MIDDLE EAST - CREDIT TRADING

End of day comment – 26 March 2026. It was a relatively quiet day up into the close where risk is coming off. During the day it felt a bit like a Friday, everyone knows that it will be difficult to move risk tomorrow ahead of the weekend, so playing defence starts on Thursday now. All said, for the weakness in global markets GCC bonds held extremely well. There were buyers especially in long end where the combination of spreads wider + yields wider over the past month eventually has made yields attractive in IG names. ADGB was most active and trades as I write at 96.6875 (+0.125pt/-5bp). I would put QATAR -3bp where I have seen more two-way interest and some sellers in 5y sovgn bonds and QPETRO 41s. OMAN was again very quiet and goes out unch in cash price (-5bp). Financial bonds were again overall for sale but saw some buyers coming in short end 27s/28s maturities and for the first time in a while there were some buyers/trades in short call AT1, but overall, there is still a full of weakness and better sellers, especially in newer issues.

MIDDLE EAST - MACRO / MARKETS

IMF Fifth and Sixth Reviews of Egypt. The IMF’s fifth and sixth reviews highlights that Egypt has achieved meaningful macroeconomic stabilisation under its reform program, with GDP growth recovering to about 4.4%, inflation falling sharply, and the external position strengthening due to exchange rate flexibility, strong remittances, tourism, and capital inflows. Fiscal consolidations and tighter monetary policy have helped rebuild confidence and increase foreign reserves, while progress under the climate-focused reform agenda has been solid. However, the report emphasised that deeper structural reforms remain uneven, particularly the slow pace of privatisation, continued large state involvement in the economy, and high public debt and financing needs, which constrain private sector development and long-term growth. Although most program targets have been met, some key areas such as divestment and debt reduction underperformed, requiring corrective measures. Looking ahead, the IMF stresses that sustaining stability will depend on accelerating reforms to reduce the state’s footprint, improve competition, strengthen debt management, and enhance revue mobilisation, while maintaining exchange rate flexibility and protecting vulnerable groups. Otherwise, downside risks from global conditions, regional tensions, and reform delays could undermine progress.

Kuwait Central Bank introduces stimulus measures to support liquidity and lending.

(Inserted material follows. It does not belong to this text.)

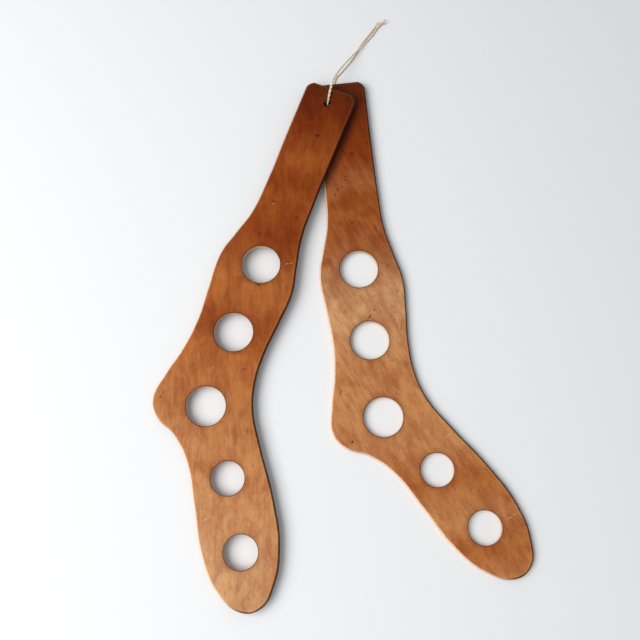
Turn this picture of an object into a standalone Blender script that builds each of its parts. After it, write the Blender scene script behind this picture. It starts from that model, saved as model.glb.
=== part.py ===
"""A pair of flat wooden sock stretchers, threaded on one loop of twine.

Two boards of the same pattern lie across each other at the neck. The twine goes down through
the front board's hole, between the boards, through the rear board's hole, under the rear board
and round to the knot that closes the loop.

Metres, +Z up. The boards lie on z = 0, and the origin is under the middle of the pair.
A board's own frame has its origin at the twine hole, on its underside: +Y towards the end of
the neck, +X towards the toe.
"""

import math

import bmesh
import bpy
from mathutils import Matrix, Vector

MM = 0.001

# The board
THICKNESS = 6.0 * MM
EDGE_ROUND = 2.4 * MM
NECK_TOP = 20.5 * MM
NECK_CORNER = 10.0 * MM
QUARTER_CIRCLE_HANDLE = 0.5523  # a Bezier handle's length for a quarter circle, in radii
NECK_LEFT = -31.3 * MM
NECK_RIGHT = 31.0 * MM

# Outline from the neck's left side round the heel, sole, toe and instep to its right side, in mm.
SIDE_AND_FOOT = (
    (-31.2, -50),
    (-30.6, -112),
    (-33.0, -155),
    (-40.0, -182),
    (-47.2, -211),
    (-44.6, -254),
    (-41.6, -290),
    (-44.0, -326),
    (-50.3, -357),
    (-52.5, -388),
    (-41.5, -403.5),
    (-18, -414),
    (6, -434),
    (32, -474),
    (57, -514.5),
    (86, -543.5),
    (116, -553.5),
    (134, -543),
    (138.5, -518),
    (130, -480),
    (105, -436),
    (75, -395),
    (53, -361.5),
    (43.5, -332),
    (41.2, -298),
    (43.6, -262),
    (44.8, -226),
    (38.5, -197),
    (31.5, -163),
    (30.0, -125),
    (30.0, -60),
)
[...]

Kuwait’s Central Bank has initiated stimulus packages in response to current geopolitical developments, introducing measures to support liquidity and lending in the banking sector. These include easing liquidity requirements, such as lowering the liquidity coverage ratio and regulatory liquidity ratio, while increasing the maximum limit for financing to encourage credit growth. Additionally, the central bank is allowing banks to use part of their precautionary capital buffers, effectively relaxing capital adequacy constraints to strengthen their capacity to absorb shocks and support economic activity. Last week, the UAE’s central bank also introduced similar measures to support liquidity and lending in the banking sector.